Wie kann man nur? Scherzen und lachen, während der deutsche Bundespräsident Frank-Walter Steinmeier in bewegenden Worten zu den Opfern der Flut spricht. Laschet konnte – und erntete damit den ersten medialen Shitstorm dieser Katastrophe und den Hashtag #LaschetLacht.
Vor Ort präsentierte sich die Szene anders. Steinmeier und Laschet hatten in Erftstadt in der örtlichen Feuerwehr Hilfskräfte getroffen und sich danach vor die Presse gestellt. Steinmeier sprach nicht vor Opfern der Flut, sondern vor Journalisten. Die Bewohner der Stadt, falls präsent, konnten den Präsidenten höchstens aus der Distanz sehen.
Während Steinmeier sprach, wartete Laschet zwanzig Meter entfernt im Feuerwehrgebäude, unterhielt sich mit seinen Begleitern und lachte auch zwischendurch. Das sah man aus dem Augenwinkel und es störte, weil es eine Respektlosigkeit war, nicht gegenüber den Opfern, sondern gegenüber dem Bundespräsidenten. Und dieselbe kurze Irritation gab es nochmals, als auch der Bundespräsident sich amüsierte, während Laschet sprach. Aber wie relevant ist das, angesichts der Verwüstungen wenige Meter entfernt?

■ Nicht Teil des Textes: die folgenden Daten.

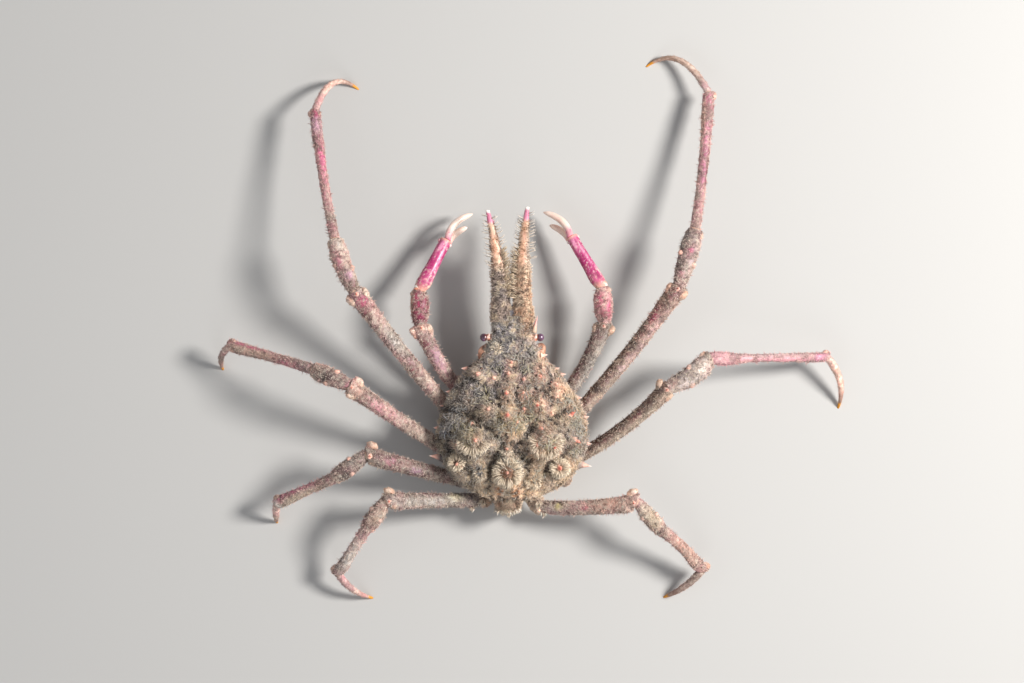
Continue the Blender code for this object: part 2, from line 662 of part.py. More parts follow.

Dass Laschet und Steinmeier die Katastrophe nicht ernst nehmen, kann man getrost ausschliessen. Und jeder und jede lacht mal, gerade in Stress-Situationen. Bewegende Worte fanden sie beide nicht, eher Floskeln – den meisten Politikern fehlt das rhetorische Charisma. Entscheidend ist ohnehin, ob sie «boots on ground» bringen, wie die Amerikaner sagen, was sie also konkret bewirken.
Wenn der Shitstorm zum Soufflé wird
Die Realität und ihr Kontext sind das eine, die rezipierte Wirklichkeit aber ist offenkundig viel wichtiger. Nicht was passiert, sondern wie es interpretiert wird, ist das alles Entscheidende. Das ist besonders in Zeiten der sozialen Medien so, aber es ist überhaupt nicht neu. In der berühmt-berüchtigten Emser Depesche verkürzte Reichskanzler Bismarck für die Öffentlichkeit die Fakten 1870 absichtlich so, dass er Frankreich zu einer Kriegserklärung provozierte, was zum deutsch-französischen Krieg führte.
Heute entsteht ein Shitstorm einfach viel schneller als damals. Und kann auch rasch wie ein Soufflé in sich zusammenfallen, vor allem, wenn man sich wie Laschet einfach pro forma entschuldigt. So funktioniert politisches Teflon.
Mit Entschuldigungen und Lippenbekenntnissen aber lässt sich der Klimawandel nicht abspeisen. Unabhängig davon, ob dieses oder jenes Ereignis direkt darauf zurückzuführen ist; der Klimawandel wird sichtbar und ist endgültig als Wahlkampfthema in Deutschland angekommen. Vor allem seit nun auch Bayern und Sachsen von Unwettern betroffen sind. Die Union muss zeigen, dass ihr das Thema ernst ist. Und die Grünen müssen zeigen, dass sie bei der Rettung des Klimas nicht das Land wirtschaftlich in den Ruin treiben.